You take off your shoes and walk for a few kilometres in a stream surrounded by a beautiful and strange landscape.

It started off well and the scenery is really gorgeous.


However, things quickly changed when I came across a young German woman. She was clearly upset and on the verge of tears. She explained that a group of children had followed her along the walk and when she reached the end, they claimed that they had been her 'tour guides' and demanded money from her. She said that they had just trailed behind her uninvited and that she felt she didn't owe them anything. They then started to call her names and now wouldn't leave her alone.

I volunteered to walk her back to the beginning of the trail and we headed back. The kids followed along behind us, yelling obscenities. And then things got even uglier. The yelling of “Germany bad!” and “Fu*k you!” got louder and more passionate. They became more aggressive and started throwing rocks at us. I was totally caught off guard. I was surprised suddenly at how unsafe I felt and how threatening this little 'gang' of children looked! Some of them looked to be around 14 or 15 years of age, and there was certainly a menacing look in their eyes. Both the German woman and I were happy when we safely approached the trail-head.

I later learned that these kids are not used to hearing 'no'. Apparently, most of the visitors to the Fairy Stream are Russian tourists who are quick to dole out money to the children, creating dependency relationship. It's a case of tourism gone wrong.



Is it lunchtime yet?

There are many great things about my job - the people I work with, the office environment, the casual atmosphere, the flexibility - but one of the most unexpected and wonderful surprises has been lunchtime! I'd like to introduce Huong...

She cooks lunch for the office staff every day and she charges us each 30,000 VND ($1.50 Canadian). Around 11:30 am, the smells of highly-anticipated Vietnamese dishes start to waft through the office. At noon, we all eagerly head for the lunch room/kitchen where she cooks and serves up a fresh, hot meal. It's the best Vietnamese food I've had so far! This was today's lunchtime feast...

This is the sweet and sour soup...

My new favourite dish - a beautiful salad with crunchy green papaya, shredded carrots and loads of fresh basil and mint.

And another favourite of mine - freshly fried peanuts with coarse salt.

I love the fact that Huong sits with us and shares the meal. I hope to get to know her better in the coming months...who knows, maybe she'll share some of her cooking secrets with me and I can become half the cook she is?

Thursday, April 21, 2011

Wednesday, April 20, 2011

Phan Theit

Phan Thiet: famous for fish sauce. Other than that, this costal town in the province of Binh Thuan is not known for much else. It produces around 20 million litres of fish sauce per year. Before arriving, I was told that the town had a distinctive and overpoweringly fishy smell. I explored the town today and happily found that is not the case.
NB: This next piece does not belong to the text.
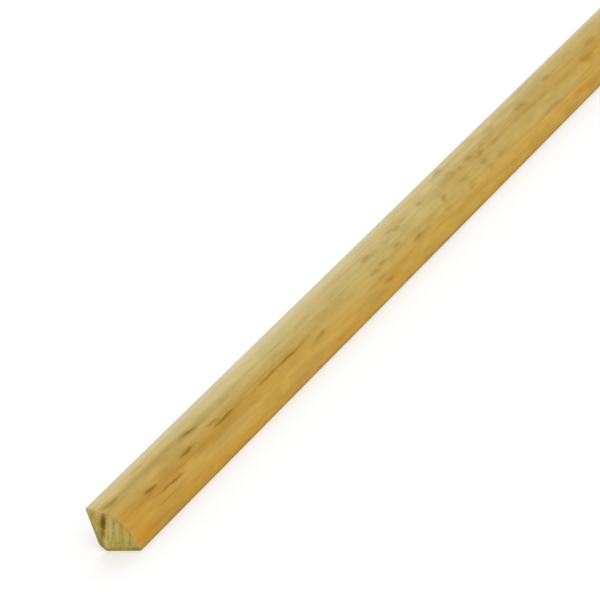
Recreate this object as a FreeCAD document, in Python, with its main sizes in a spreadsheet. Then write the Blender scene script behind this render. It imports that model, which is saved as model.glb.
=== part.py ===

I'm waiting for my Vietnamese partner, Van Ahn, to arrive tomorrow and I tried to take advantage of the time on my own to check out some sites that may be of interest to the Canadian students. My expedition lasted only about two hours because I quickly succumbed to the draining heat. The temperature in Saigon has been as high as 47 C with humidity these past few days, and it feels similar here. Walking about is a bit of a slog.

Here are some photos from my walk around Phan Thiet...

In Binh Thuan province, acres and acres of fruit plantations...I love tropical fruit and was happy to finally discover what the plants...

...for dragon fruit look like. Here's an unripe fruit...

...and some riper ones.
Along the river, there was lots of action amongst the colourful boats...


The market in town proved to be equally entertaining.



Sunrise at Phan Thiet.

Jackfruit trees.
Duc Thanh School, a cultural and historic site. Around 1910, Ho Chi Minh stayed and taught at the school.
Bao Tang Ho Chi Minh Museum in Phan Thiet.

I hope to explore more of the town on my next visit which will be next month. Here are a few more photos from around Phan Thiet...



Video: Hanoi

Here's a short video-clip I filmed in Hanoi...enjoy!


Tuesday, April 19, 2011

Around Saigon

Yesterday was a busy but rewarding day. I spent it with Karl (the other Canadian coordinator) and Linh (one of the two Vietnamese coordinators working on the project). We spent the morning investigating venues for the seminar and then visited a couple of sites in Saigon. Karl and Linh left south for their field site in Tra Vinh in the early afternoon. It was wonderful to discuss the details of the seminar with them as it seems that we have quite a lot of freedom in shaping what it will look like. I'm excited about all the possibilities!

We visited Ben Thahn Market. Everything that is commonly worn, eaten or used by the Saigonese is available here. The building was built in 1914.

The market provided me with my first authentic Vietnamese meal as it has a fabulous vegetarian food stall.

It was a delicious as it looks.

And perfectly complimented by this drinkable dessert that Linh ordered from me.

After Linh and Karl left, I visited the Saigon Central Mosque, built by South Indian Muslims in 1935. It's beautiful. Only half a dozen Indian Muslims remain in Saigon as most of the community fled in 1975.

(Unfortunately) The courtyard is used as motorcycle parking (as are almost all sidewalks in the city).

A cyclo driver tending to his mode of living. Karl remarked that if we had come here fifteen years ago, we would have seen city streets filled with cyclos and bicycles instead of scooters and cars.

Elderly vendor selling drinks on Saigon street.

Built between 1886 and 1881, the largest post office in Vietnam. It has gorgeous architecture both outside...
...and inside.
Phone booths inside the post office.

Statue outside of the post office.

Notre Dame Cathedral, in the centre of Saigon's government quarter. It was built 1877-1883 in the neo-Romanesque style.